#### To do:
Of the lines listed below, return exactly those that run from the line containing "Recreate this object" through the line containing "sliding tail gate.", both included.

#### Input for this task:
· · ·

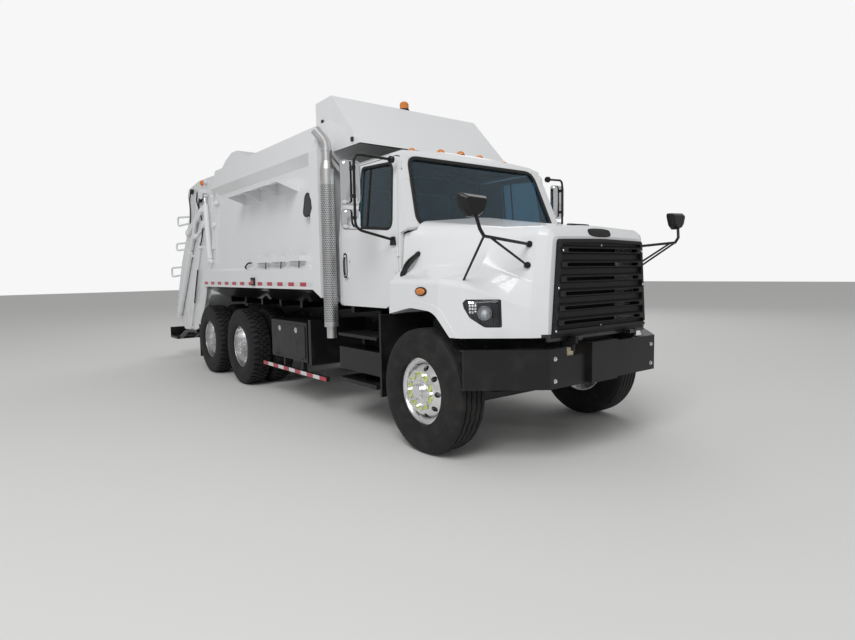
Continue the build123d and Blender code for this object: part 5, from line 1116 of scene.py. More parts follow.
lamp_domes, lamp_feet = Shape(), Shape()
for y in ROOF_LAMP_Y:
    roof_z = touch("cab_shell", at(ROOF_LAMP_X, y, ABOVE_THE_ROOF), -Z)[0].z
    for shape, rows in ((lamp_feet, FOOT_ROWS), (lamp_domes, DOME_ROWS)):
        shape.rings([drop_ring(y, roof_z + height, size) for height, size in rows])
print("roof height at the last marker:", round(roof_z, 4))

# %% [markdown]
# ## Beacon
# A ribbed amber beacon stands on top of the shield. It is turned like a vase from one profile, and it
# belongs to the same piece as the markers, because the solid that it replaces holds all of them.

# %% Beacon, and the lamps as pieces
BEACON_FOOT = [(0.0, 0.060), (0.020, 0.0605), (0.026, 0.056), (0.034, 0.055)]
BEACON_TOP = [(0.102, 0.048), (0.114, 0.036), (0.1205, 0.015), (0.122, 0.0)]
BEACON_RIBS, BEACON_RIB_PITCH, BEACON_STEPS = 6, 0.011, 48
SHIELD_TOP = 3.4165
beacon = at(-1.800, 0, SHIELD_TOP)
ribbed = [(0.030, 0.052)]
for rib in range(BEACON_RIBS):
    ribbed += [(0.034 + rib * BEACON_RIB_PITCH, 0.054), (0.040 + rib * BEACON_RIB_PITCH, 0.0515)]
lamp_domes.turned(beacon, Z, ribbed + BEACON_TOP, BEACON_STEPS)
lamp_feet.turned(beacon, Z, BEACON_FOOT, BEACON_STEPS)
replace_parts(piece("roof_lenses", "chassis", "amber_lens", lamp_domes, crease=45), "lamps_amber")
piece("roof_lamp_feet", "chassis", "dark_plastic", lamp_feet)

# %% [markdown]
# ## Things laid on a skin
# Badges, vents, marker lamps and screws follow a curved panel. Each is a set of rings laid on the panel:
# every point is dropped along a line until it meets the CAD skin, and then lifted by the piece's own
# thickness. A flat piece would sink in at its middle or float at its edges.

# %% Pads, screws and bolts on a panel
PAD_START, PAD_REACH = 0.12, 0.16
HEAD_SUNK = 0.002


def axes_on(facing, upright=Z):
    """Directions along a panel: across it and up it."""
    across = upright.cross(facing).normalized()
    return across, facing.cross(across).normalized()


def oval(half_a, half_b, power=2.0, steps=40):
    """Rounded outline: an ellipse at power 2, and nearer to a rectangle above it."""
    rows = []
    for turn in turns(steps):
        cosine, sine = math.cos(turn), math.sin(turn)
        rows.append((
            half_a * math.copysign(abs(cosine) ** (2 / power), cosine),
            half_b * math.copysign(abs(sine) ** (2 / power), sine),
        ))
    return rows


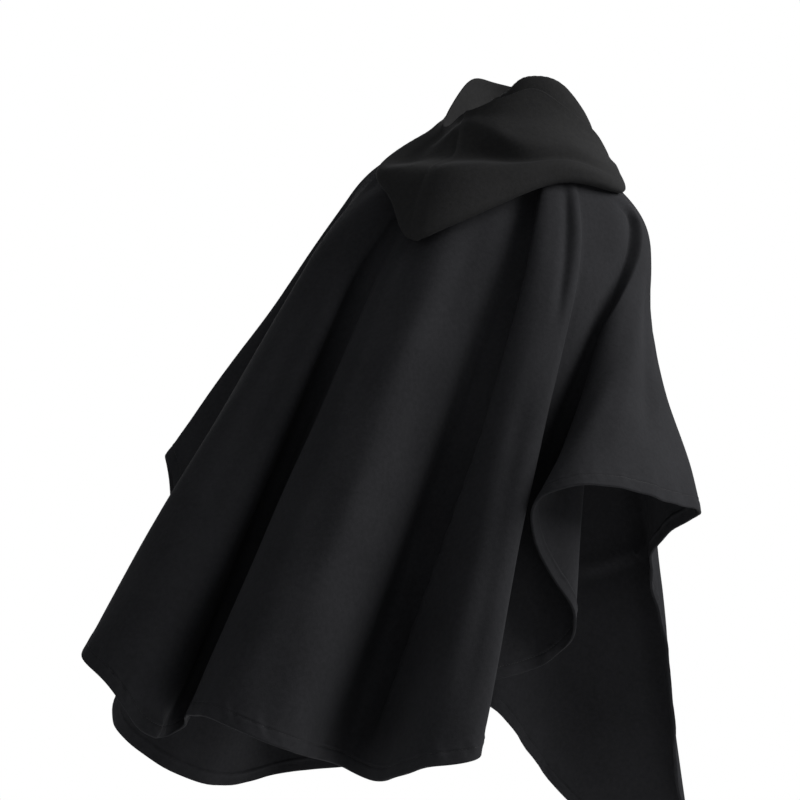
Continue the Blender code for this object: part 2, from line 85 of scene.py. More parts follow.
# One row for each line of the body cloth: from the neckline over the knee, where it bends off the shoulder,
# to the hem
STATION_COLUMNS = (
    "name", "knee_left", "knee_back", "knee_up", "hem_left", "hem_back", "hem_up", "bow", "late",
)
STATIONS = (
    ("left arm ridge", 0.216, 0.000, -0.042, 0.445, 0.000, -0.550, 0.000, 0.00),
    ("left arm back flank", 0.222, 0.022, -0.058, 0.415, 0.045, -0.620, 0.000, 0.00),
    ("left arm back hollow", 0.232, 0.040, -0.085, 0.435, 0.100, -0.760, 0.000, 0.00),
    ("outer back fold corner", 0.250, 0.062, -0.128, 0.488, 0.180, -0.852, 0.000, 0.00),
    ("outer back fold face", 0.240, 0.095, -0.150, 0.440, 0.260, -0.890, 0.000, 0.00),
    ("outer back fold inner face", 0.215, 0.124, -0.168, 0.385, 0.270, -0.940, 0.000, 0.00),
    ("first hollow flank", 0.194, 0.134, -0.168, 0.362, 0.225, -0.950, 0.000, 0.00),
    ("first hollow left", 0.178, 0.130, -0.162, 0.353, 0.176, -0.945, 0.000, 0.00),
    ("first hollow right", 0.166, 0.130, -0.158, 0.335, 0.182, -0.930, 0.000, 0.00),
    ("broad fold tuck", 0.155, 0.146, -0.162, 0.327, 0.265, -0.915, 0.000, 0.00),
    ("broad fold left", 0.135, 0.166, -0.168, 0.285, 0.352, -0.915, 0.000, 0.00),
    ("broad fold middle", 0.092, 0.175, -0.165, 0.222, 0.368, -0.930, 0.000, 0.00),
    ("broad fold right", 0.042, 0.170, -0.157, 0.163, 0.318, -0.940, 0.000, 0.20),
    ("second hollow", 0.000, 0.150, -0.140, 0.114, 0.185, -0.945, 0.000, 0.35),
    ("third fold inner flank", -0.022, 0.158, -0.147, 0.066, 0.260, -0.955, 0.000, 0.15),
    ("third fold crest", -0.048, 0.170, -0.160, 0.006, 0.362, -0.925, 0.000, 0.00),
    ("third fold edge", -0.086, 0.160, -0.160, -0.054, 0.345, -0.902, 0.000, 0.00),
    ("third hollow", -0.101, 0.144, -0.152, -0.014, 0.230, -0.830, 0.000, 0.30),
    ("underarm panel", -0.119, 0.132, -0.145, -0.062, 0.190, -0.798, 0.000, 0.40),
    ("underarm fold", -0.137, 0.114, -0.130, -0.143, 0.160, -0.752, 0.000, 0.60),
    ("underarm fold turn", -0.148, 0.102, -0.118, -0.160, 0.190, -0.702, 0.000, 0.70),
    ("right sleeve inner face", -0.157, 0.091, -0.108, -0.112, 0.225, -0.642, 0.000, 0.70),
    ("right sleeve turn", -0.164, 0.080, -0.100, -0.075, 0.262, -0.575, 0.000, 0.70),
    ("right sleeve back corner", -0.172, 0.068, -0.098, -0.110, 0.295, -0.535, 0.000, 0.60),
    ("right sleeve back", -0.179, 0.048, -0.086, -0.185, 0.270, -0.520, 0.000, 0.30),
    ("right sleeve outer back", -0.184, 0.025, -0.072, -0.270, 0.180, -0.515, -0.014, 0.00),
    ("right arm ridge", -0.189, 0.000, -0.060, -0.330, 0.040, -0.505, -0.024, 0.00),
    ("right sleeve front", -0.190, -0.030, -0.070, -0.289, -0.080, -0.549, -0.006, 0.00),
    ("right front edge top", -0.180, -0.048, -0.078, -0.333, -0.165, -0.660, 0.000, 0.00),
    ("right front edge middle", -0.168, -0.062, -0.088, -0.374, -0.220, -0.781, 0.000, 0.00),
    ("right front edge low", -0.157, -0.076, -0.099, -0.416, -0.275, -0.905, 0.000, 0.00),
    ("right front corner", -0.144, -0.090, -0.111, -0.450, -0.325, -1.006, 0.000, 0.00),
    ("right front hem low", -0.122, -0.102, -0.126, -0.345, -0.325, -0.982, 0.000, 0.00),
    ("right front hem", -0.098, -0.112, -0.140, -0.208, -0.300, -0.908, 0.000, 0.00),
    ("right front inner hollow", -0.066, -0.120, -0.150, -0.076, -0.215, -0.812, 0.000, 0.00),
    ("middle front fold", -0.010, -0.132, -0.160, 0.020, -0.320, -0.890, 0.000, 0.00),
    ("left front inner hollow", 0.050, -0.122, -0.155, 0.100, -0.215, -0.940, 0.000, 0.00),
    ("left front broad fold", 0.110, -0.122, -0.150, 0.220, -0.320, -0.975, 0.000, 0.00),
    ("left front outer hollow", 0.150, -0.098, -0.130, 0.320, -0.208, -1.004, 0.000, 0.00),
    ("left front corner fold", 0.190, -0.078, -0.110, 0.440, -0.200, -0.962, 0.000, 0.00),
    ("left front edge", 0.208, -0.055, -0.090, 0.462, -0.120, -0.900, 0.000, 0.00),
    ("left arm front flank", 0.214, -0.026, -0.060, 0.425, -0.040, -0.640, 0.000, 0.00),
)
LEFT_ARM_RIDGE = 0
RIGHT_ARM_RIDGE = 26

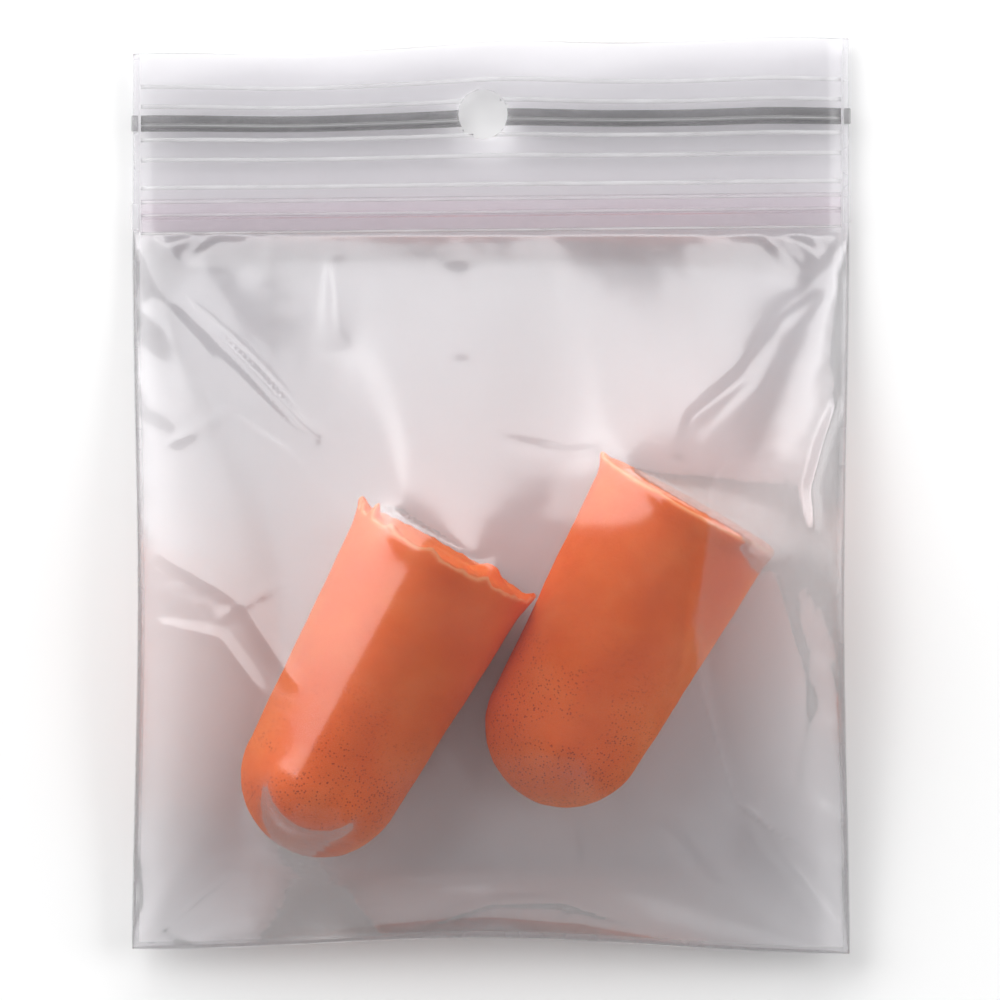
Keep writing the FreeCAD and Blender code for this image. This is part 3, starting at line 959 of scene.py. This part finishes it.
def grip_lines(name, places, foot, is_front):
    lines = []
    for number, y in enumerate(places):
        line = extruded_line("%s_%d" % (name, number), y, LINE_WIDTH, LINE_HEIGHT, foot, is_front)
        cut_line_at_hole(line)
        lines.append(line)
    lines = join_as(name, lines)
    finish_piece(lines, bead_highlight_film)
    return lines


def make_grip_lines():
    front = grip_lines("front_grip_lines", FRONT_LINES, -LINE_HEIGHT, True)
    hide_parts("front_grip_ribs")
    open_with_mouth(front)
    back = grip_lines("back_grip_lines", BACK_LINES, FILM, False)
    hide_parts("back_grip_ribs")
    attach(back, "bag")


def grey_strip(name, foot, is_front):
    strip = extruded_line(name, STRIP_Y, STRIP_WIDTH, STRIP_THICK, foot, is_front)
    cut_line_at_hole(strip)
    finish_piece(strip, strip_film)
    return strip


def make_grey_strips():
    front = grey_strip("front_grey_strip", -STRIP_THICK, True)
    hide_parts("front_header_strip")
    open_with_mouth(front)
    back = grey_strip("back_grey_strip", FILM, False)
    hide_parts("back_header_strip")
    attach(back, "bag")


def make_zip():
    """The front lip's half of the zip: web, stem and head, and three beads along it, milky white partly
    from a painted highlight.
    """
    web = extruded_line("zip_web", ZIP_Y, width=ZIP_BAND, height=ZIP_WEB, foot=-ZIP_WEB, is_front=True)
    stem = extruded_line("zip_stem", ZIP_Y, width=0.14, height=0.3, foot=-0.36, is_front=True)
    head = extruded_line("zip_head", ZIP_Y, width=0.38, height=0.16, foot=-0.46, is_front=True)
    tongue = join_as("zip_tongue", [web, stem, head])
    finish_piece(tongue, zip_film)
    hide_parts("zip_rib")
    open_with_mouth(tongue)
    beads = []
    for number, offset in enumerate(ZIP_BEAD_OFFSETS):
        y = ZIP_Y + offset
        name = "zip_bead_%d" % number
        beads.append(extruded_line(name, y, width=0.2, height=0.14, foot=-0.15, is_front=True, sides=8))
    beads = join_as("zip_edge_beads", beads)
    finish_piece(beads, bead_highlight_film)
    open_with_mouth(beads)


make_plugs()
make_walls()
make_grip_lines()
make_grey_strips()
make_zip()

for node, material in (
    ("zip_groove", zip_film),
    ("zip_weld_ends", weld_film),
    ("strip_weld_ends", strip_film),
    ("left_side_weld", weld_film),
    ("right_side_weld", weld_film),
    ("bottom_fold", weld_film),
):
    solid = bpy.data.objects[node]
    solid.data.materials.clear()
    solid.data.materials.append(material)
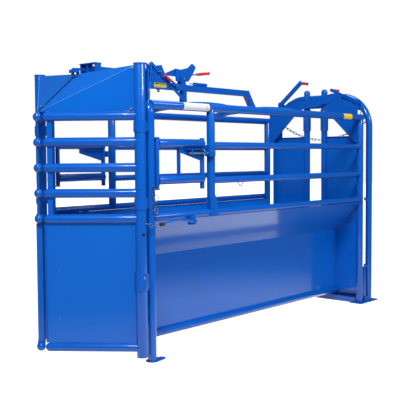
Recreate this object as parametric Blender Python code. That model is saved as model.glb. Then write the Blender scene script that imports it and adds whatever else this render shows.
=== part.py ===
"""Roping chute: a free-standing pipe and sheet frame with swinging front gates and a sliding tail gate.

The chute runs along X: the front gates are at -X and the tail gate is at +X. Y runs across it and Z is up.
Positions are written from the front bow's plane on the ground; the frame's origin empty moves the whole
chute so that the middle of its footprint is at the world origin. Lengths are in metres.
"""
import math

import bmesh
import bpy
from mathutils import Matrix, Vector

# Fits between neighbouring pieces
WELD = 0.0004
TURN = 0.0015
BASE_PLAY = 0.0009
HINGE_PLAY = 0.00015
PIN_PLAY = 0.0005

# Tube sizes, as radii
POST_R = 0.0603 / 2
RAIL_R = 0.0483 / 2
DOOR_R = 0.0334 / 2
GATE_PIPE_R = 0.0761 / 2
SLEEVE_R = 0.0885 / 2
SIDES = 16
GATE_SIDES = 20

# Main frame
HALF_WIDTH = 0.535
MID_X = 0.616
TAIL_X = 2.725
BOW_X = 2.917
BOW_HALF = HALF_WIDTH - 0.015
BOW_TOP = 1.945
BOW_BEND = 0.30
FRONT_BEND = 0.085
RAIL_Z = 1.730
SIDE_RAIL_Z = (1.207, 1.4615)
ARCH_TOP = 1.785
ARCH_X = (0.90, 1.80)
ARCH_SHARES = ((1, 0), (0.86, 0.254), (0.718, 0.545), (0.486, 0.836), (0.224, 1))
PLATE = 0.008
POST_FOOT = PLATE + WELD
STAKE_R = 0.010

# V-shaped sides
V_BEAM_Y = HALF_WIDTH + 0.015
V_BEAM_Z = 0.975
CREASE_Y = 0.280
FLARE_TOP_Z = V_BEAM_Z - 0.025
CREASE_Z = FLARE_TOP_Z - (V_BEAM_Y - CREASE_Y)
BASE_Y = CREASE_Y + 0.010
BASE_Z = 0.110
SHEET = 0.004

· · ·

#### Final result:
Recreate this object as parametric Blender Python code. That model is saved as model.glb. Then write the Blender scene script that imports it and adds whatever else this render shows.
=== part.py ===
"""Roping chute: a free-standing pipe and sheet frame with swinging front gates and a sliding tail gate.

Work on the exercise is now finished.